The main problem with the Electoral College today is not, as both its supporters and detractors believe, the disproportionate power it gives smaller states. Those states do get a boost from their two Senate-based electoral votes, but that benefit pales in comparison to the real culprit: statewide winner-take-all laws. Under these laws, which states adopted to gain political advantage in the nation’s early years, even though it was never raised by the framers — states award all their electors to the candidate with the most popular votes in their state. The effect is to erase all the voters in that state who didn’t vote for the top candidate.

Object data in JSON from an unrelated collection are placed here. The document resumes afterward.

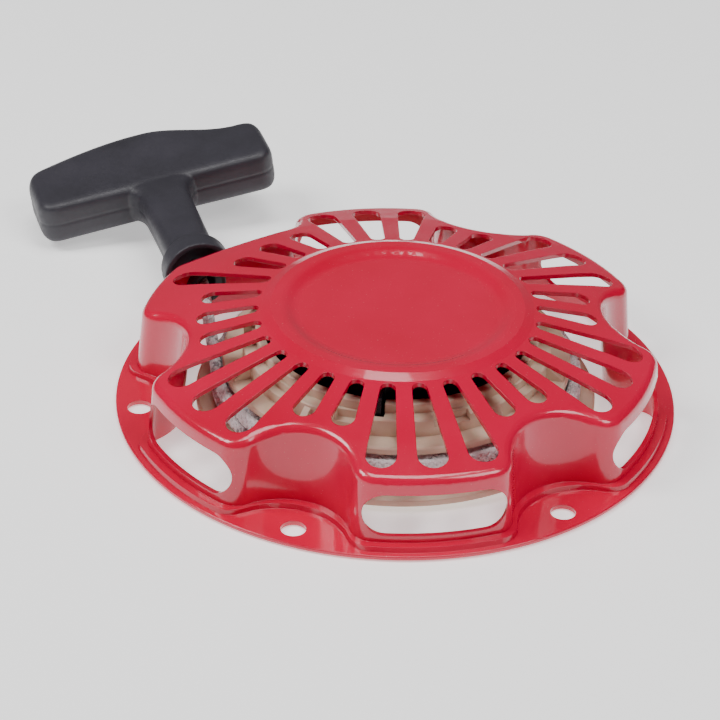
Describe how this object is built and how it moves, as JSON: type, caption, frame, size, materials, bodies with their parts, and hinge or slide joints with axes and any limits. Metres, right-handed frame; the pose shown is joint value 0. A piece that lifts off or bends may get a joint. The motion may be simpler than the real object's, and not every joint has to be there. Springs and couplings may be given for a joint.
{
  "type": "recoil starter",
  "caption": "Pull-rope engine starter: louvred pressed steel case on a round bolt flange, sprung rope reel with ratchet pawls, and a T-shaped pull grip.",
  "frame": {"origin": "centre of the bolt circle in the flange's underside, the face that lies on the engine's fan cover", "axes": "+Z out of the engine through the closed top of the case; -X towards the lobe beside the rope's exit"},
  "size_m": [0.2339, 0.1825, 0.0325],
  "materials": {
    "case_paint": "gloss paint over pressed steel sheet",
    "plated_steel": "zinc plated",
    "pawl_steel": "hardened, oiled",
    "spring_steel": "blued spring steel",
    "reel_nylon": "moulded natural nylon",
    "guide_nylon": "moulded black nylon",
    "grip_plastic": "moulded satin, fine grain",
    "rope_braid": "braided polyamide with dark flecks"
  },
  "bodies": {
    "case": {"starter_case": "case_paint", "reel_post": "plated_steel", "setting_screw": "plated_steel", "screw_washer": "plated_steel", "rope_guide": "guide_nylon", "rope_lead": "rope_braid", "rope_run": "rope_braid"},
    "reel": {"rope_reel": "reel_nylon", "wound_rope": "rope_braid", "reel_knot": "rope_braid", "recoil_spring": "spring_steel", "pawl_return_spring_1": "plated_steel", "pawl_return_spring_2": "plated_steel"},
    "pawl_1": {"ratchet_pawl_1": "pawl_steel"},
    "pawl_2": {"ratchet_pawl_2": "pawl_steel"},
    "guide": {"ratchet_guide": "plated_steel", "friction_spring": "plated_steel"},
    "handle": {"handle_grip": "grip_plastic", "knot_washer": "plated_steel", "handle_knot": "rope_braid"}
  },
  "joints": [
    {"name": "reel_spin", "type": "hinge", "parent": "case", "child": "reel", "pos_m": [0, 0, 0.01], "axis": [0, 0, -1], "range_deg": [0, 960], "stiffness_Nm_per_rad": 0.02, "springref_deg": -458.37, "deforming": ["recoil_spring"]},
    {"name": "handle_pull", "type": "slide", "parent": "case", "child": "handle", "axis": [-0.6306, 0.7759, 0.0175], "range_m": [0, 0.9], "deforming": ["rope_run"]},
    {"name": "guide_turn", "type": "hinge", "parent": "reel", "child": "guide", "pos_m": [0, 0, 0.004], "axis": [0, 0, 1], "range_deg": [0, 20], "stiffness_Nm_per_rad": 0.01, "springref_deg": -5.73},
    {"name": "pawl_1_swing", "type": "hinge", "parent": "reel", "child": "pawl_1", "pos_m": [0.0215, 0, 0.0068], "axis": [0, 0, 1], "range_deg": [0, 32]},
    {"name": "pawl_2_swing", "type": "hinge", "parent": "reel", "child": "pawl_2", "pos_m": [-0.0215, 0, 0.0068], "axis": [0, 0, 1], "range_deg": [0, 32]}
  ],
  "couplings": [
    {"joint": "handle_pull", "follows": "reel_spin", "m_per_rad": 0.0536},
    {"joint": "pawl_1_swing", "follows": "guide_turn", "ratio": 1.6},
    {"joint": "pawl_2_swing", "follows": "guide_turn", "ratio": 1.6}
  ]
}
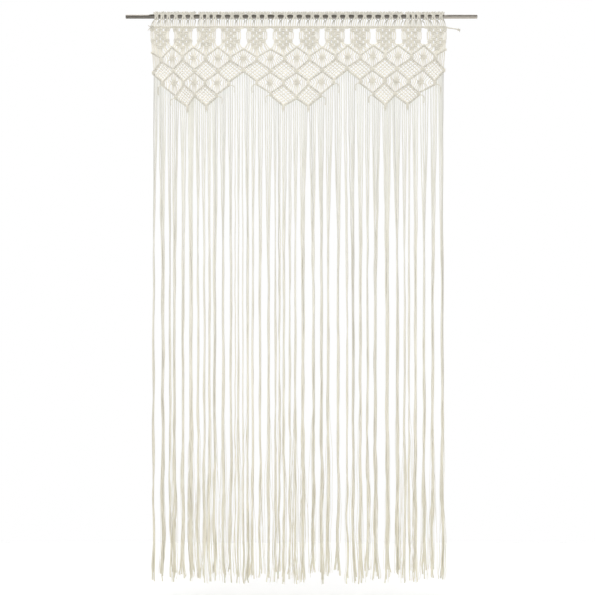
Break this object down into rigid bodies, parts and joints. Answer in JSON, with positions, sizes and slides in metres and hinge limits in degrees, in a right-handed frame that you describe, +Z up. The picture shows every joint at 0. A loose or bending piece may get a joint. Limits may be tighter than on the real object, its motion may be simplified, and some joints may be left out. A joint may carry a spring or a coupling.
{
  "type": "macrame curtain and rod",
  "caption": "Openwork macrame door curtain in natural cotton cord on a plain round rod: knotted shields, a diamond lattice in scallops and a long straight fringe.",
  "frame": {"origin": "on the rod's axis at the middle of its length, where a pair of wall brackets would hold it level", "axes": "+X along the rod to the right as seen from the front, -Y to the front, +Z up; the fringe hangs towards -Z"},
  "size_m": [1.23, 0.0218, 2.0055],
  "materials": {
    "rod_metal": "dull dark pewter grey",
    "cotton_knotted": "matt twisted natural cotton cord, tied in knots",
    "cotton_fringe": "matt twisted natural cotton cord, hanging loose"
  },
  "bodies": {
    "root": {"rod": "rod_metal", "knotted_heading": "cotton_knotted", "fringe_left": "cotton_fringe", "fringe_middle": "cotton_fringe", "fringe_right": "cotton_fringe"}
  },
  "joints": []
}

Today, 48 states use winner-take-all. As a result, most are considered “safe,” that is, comfortably in hand for one party or the other. No amount of campaigning will change that. The only states that matter to either party are the “battleground” states — especially bigger ones like Florida and Pennsylvania, where a swing of a few thousand or even a few hundred votes can shift the entire pot of electors from one candidate to the other.

Winner-take-all has an even more pernicious effect–it disincentivizes voting by people who are in their state’s political minority. If your state is red and you are blue, or vice-versa, it’s easy to convince yourself your vote is meaningless. (For federal offices, it is.)

The result is that Joe Biden must win the popular vote by a significant margin, or risk losing the Presidency. If Biden wins by five percentage points or more — something that would require winning by more than seven million votes — no problem.

If he wins by 4.5 million more votes than the president? The odds drop to 75%.

Anything less than a 4.5 million vote margin, and Biden’s odds drop “like a rock.” If he wins the popular vote by “only” three million-Hillary Clinton’s margin–we’re looking at a second Trump term.

There is no argument of which I am aware that turns that analysis into a democratically-acceptable result.